═══ RECORD LIST

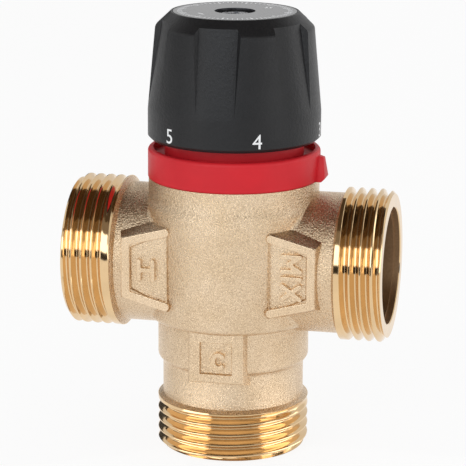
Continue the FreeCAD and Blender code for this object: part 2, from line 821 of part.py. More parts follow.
def knob():
    shape = knob_outer()
    for i in range(knob_lobes):
        shape = shape.cut(finger_recess(recess_turn + 360.0 * i / knob_lobes))
    shape = shape.cut(knob_cavity())
    hub_foot = spline_foot + hub_clear
    core = rod(hub_d / 2, hub_foot, knob_roof_under)
    shell_r = knob_top_d / 2 - recess_depth - knob_shell_wall
    for i in range(knob_lobes):
        rib = block(hub_d / 2 - hub_sink, shell_r + hub_sink, -rib_width / 2, rib_width / 2,
                    knob_roof_under - rib_drop, knob_roof_under)
        rib.rotate(Vector(0, 0, 0), Vector(0, 0, 1), recess_turn + 360.0 * (i + 0.5) / knob_lobes)
        core = core.fuse(rib)
    skirt_r = knob_band_d / 2 - knob_wall
    lug_foot = ring_collar_top + stop_clear
    lug = ring_sector(ring_collar_d / 2 - ring_collar_wall, skirt_r + hub_sink, lug_foot,
                      lug_foot + stop_height, 0, stop_lug_half_angle)
    shape = shape.fuse(core).fuse(lug)
    socket_top = spline_top + fit_gap
    shape = shape.cut(spline(spline_tip_d / 2 + spline_gap, spline_root_d / 2 + spline_gap,
                             hub_foot, socket_top))
    shape = shape.cut(rod(knob_screw_d / 2 + spline_gap, hub_foot, knob_top))
    shape = shape.cut(rod(screw_recess_d / 2, screw_seat, knob_top))
    return one_solid(shape.cut(rod(top_disc_d / 2 + spline_gap, knob_top - top_disc_height, knob_top)))


def knob_washer():
    return tube(washer_d / 2, knob_screw_d / 2 + fit_gap, screw_seat, screw_seat + washer_height)


def knob_screw():
    head_foot = screw_seat + washer_height
    head_top = head_foot + screw_head_height
    shape = rod(knob_screw_d / 2, head_foot - knob_screw_length, head_foot)
    head = rod(screw_head_d / 2, head_foot, head_top)
    shape = shape.fuse(head.makeChamfer(screw_head_edge, [head.Edges[0]]))
    slot_z = head_top - screw_slot_depth
    for turn in (0, 90):
        slot = block(-screw_slot_length / 2, screw_slot_length / 2, -screw_slot_width / 2,
                     screw_slot_width / 2, slot_z, head_top)
        slot.rotate(Vector(0, 0, 0), Vector(0, 0, 1), turn)
        shape = shape.cut(slot)
    return one_solid(shape)


def knob_top_disc():
    return tube(top_disc_d / 2, screw_recess_d / 2, knob_top - top_disc_height, knob_top)


pieces = {
    "valve_body": valve_body,
    "bonnet": bonnet,
    "bonnet_seal": bonnet_seal,
    "spindle": spindle,
    "spindle_seal_lower": lambda: spindle_seal(0),
    "spindle_seal_upper": lambda: spindle_seal(1),
    "thrust_washer": thrust_washer,
    "spindle_circlip": spindle_circlip,
    "lift_nut": lift_nut,
    "overload_spring": overload_spring,
    "overload_plunger": overload_plunger,
    "plunger_snap_ring": plunger_snap_ring,
    "element_pin": element_pin,
    "element_guide": element_guide,
    "element_cup": element_cup,
    "shuttle": shuttle,
    "guide_clip": guide_clip,
    "hot_seat_seal": hot_seat_seal,
    "cold_disc": cold_disc,
    "cold_disc_clip": cold_disc_clip,
    "cold_seat_seal": cold_seat_seal,
    "return_spring": return_spring,
    "spring_seat": spring_seat,
    "bore_snap_ring": bore_snap_ring,
    "pointer_ring": pointer_ring,
    "knob": knob,
    "knob_screw": knob_screw,
    "knob_washer": knob_washer,
    "knob_top_disc": knob_top_disc,
}

for name, make in pieces.items():
    shape = make()
    shape.exportStep("parts/" + name + ".step")
    print(f"{name:20s} solids {len(shape.Solids)} valid {shape.isValid()} volume {shape.Volume:9.1f} mm3")
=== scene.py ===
"""Looks of the thermostatic mixing valve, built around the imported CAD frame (metres)."""
import bpy
import bmesh
import json
import math
from mathutils import Matrix, Vector


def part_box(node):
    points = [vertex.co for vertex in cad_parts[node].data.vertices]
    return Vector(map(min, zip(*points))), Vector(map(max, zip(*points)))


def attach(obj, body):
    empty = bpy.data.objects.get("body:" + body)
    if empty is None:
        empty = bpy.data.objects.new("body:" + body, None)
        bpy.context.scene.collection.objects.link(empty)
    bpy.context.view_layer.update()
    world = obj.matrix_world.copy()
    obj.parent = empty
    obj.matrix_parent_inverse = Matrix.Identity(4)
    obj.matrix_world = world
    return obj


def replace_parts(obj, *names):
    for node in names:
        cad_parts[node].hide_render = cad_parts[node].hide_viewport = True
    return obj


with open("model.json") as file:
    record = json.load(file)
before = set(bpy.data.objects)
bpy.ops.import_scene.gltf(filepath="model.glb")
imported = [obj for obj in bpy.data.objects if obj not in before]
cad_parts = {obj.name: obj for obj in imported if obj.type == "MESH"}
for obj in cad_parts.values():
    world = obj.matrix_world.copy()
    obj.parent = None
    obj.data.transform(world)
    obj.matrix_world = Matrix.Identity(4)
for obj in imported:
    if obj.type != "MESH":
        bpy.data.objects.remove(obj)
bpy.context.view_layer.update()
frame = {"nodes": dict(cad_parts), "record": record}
nodes = frame["nodes"]
MM = 0.001
X, Y, Z = Vector((1, 0, 0)), Vector((0, 1, 0)), Vector((0, 0, 1))
FRONT = -Y
FULL_TURN = 2 * math.pi
COLUMNS = 128                            # points round every turned surface
CAD_MERGE = 1e-6                         # points of the frame's meshes closer than this are one
FINE_MERGE = 1e-7                        # and so are those of threads and print
TOUCH = 0.01 * MM                        # surfaces closer than this count as the same

# ------------------------------------------------------------------ places from the frame
knob_low, knob_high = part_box("knob")
ring_low, ring_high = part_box("pointer_ring")
snap_low, snap_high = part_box("bore_snap_ring")
PORT_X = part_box("valve_body")[1].x       # face of the side ports
DISC_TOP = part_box("knob_top_disc")[1].z
BAND_R = (knob_high.y - knob_low.y) / 2  # plain band at the knob's foot
KNOB_FOOT = knob_low.z
RING_FOOT = ring_low.z

# ------------------------------------------------------------------ sizes of the casting
AXIS_Z = 42.0 * MM                       # axis of the side ports above the lower port's face
THREAD_R = 16.625 * MM
PITCH = 25.4 / 11 * MM
CHAMFER = 1.0 * MM
RUN_OUT = 0.65 * MM                      # cone between the thread and its neck
THREAD_STEP = 0.12 * MM                  # the turned end stands this far out of the cast cone
SIDE_NECK_R = 15.3 * MM
COLD_NECK_R = 15.5 * MM
END_LENGTH = 11.8 * MM                   # the casting is replaced from here to each port's face
BORE_R = 12.0 * MM
MOUTH_R = 12.7 * MM
MOUTH_DEPTH = 1.5 * MM
EDGE = 0.2 * MM
SNAP_R = BORE_R + 0.8 * MM               # groove of the snap ring in the lower port
PANEL_FACE = 16.0 * MM                   # the panels' faces, in front of the barrel's axis
COLD_PANEL_FACE = 17.3 * MM
POCKET = 0.5 * MM                        # depth of the panels' recesses
PANEL_Z = AXIS_Z + 0.2 * MM              # middle of the side panels
PANEL_INNER_X = 11.0 * MM
PANEL_OUTER_X = 21.2 * MM
PANEL_HALF_IN = 9.3 * MM
PANEL_HALF_OUT = 6.6 * MM
PANEL_BORDER = 1.9 * MM
SLANT = 1.035                            # height of a slanting border for each unit of its width
OPENING_START = PANEL_INNER_X + 0.3 * MM                 # cut between a recess and the barrel
OPENING_END = PANEL_INNER_X + PANEL_BORDER + 0.4 * MM
RIDGE_START = PANEL_INNER_X + 0.5 * MM
RIDGE_WIDTH = PANEL_BORDER - 0.1 * MM
RIDGE_RISE = 0.3 * MM                    # rounded border above the panel's face
LETTER_RISE = 0.85 * MM                  # above the pocket's floor
LETTER_SINK = 0.4 * MM                   # and below it
LETTER_STROKE = 0.98 * MM

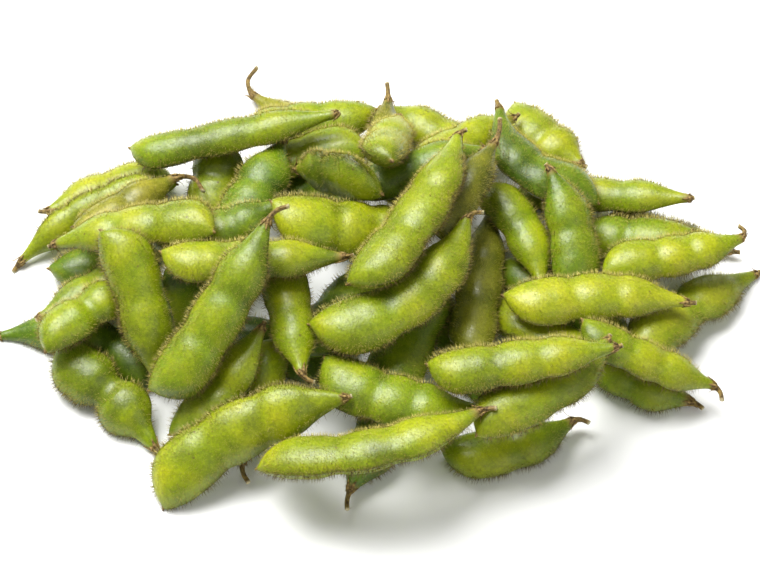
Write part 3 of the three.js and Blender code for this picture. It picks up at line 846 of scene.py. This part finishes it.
@dataclass
class Hairs:
    """The down of one pod: stiff hairs, closer, longer, thicker and rustier towards the sutures."""

    width: tuple[float, float] = (0.05 * MM, 0.11 * MM)
    on_face: tuple[float, float] = (0.6 * MM, 1.4 * MM)   # how long the hairs are
    on_seam: tuple[float, float] = (1.5 * MM, 2.6 * MM)
    seam_mark: float = 0.25     # a patch with a higher seam mark lies on a suture
    seam_share: float = 0.06    # of the hairs that are kept for the sutures
    face_share: float = 1.0     # how close hairs stand on a face, where the sutures have this and 1 more
    hidden_share: float = 0.04  # how close they stand where another pod hides them
    dry_mark: float = 0.6       # a patch with a higher dry mark is withered
    dry_share: float = 1.4      # how much closer hairs stand there
    rim_length: float = 0.65    # how much longer they grow towards the sutures
    rim_width: float = 0.75     # how much thicker
    rim_rust: float = 0.1       # how much rustier
    seam_rust: tuple[float, float] = (0.2, 0.8)
    face_rust: float = 0.25     # at most
    dry_rust: tuple[float, float] = (0.4, 1.0)
    downward_painted_shade: float = 0.7     # painted shade: how much darker the hairs are made the more they point down
    painted_shade_from: float = 0.35    # the upward share of a hair's direction below which that painted shade starts
    lean: float = 0.2           # how far they lean towards the pod's point, at most
    stray: float = 0.14         # how far they stray from that
    root: float = 0.12 * MM     # how deep in the skin they start

    def claims(self, skin: Surface, open_share: Array) -> Array:
        """Weighs each quad of the skin by how much down shows on it.

        Args:
            skin: the pod's fine skin.
            open_share: how open to the outside each quad is, from 0 to 1.

        Returns:
            Each quad's area, cut down where it is hidden and raised where it is dry.
        """
        numbers, _, facing = skin.quads()
        area = np.linalg.norm(facing, axis=1) / 2
        dry = skin.marks["dry"][numbers].mean(axis=1)
        return area * (self.hidden_share + open_share) * np.where(dry > self.dry_mark, self.dry_share, 1.0)

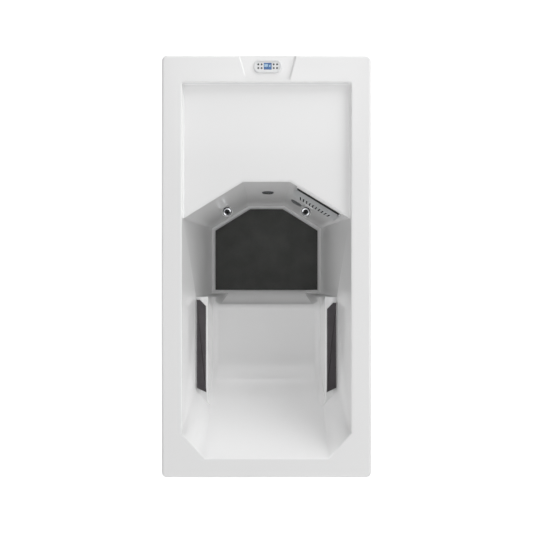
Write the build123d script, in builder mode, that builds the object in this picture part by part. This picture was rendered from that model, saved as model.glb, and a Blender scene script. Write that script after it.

══════

• [GIVEN TASK]: Retype the portion of the data above that starts on the line with "Write part 3" and finishes on the line with "down of one", including both of those lines.

• [RESPONSE FOR THIS EXERCISE]:
Write part 3 of the three.js and Blender code for this picture. It picks up at line 846 of scene.py. This part finishes it.
@dataclass
class Hairs:
    """The down of one pod: stiff hairs, closer, longer, thicker and rustier towards the sutures."""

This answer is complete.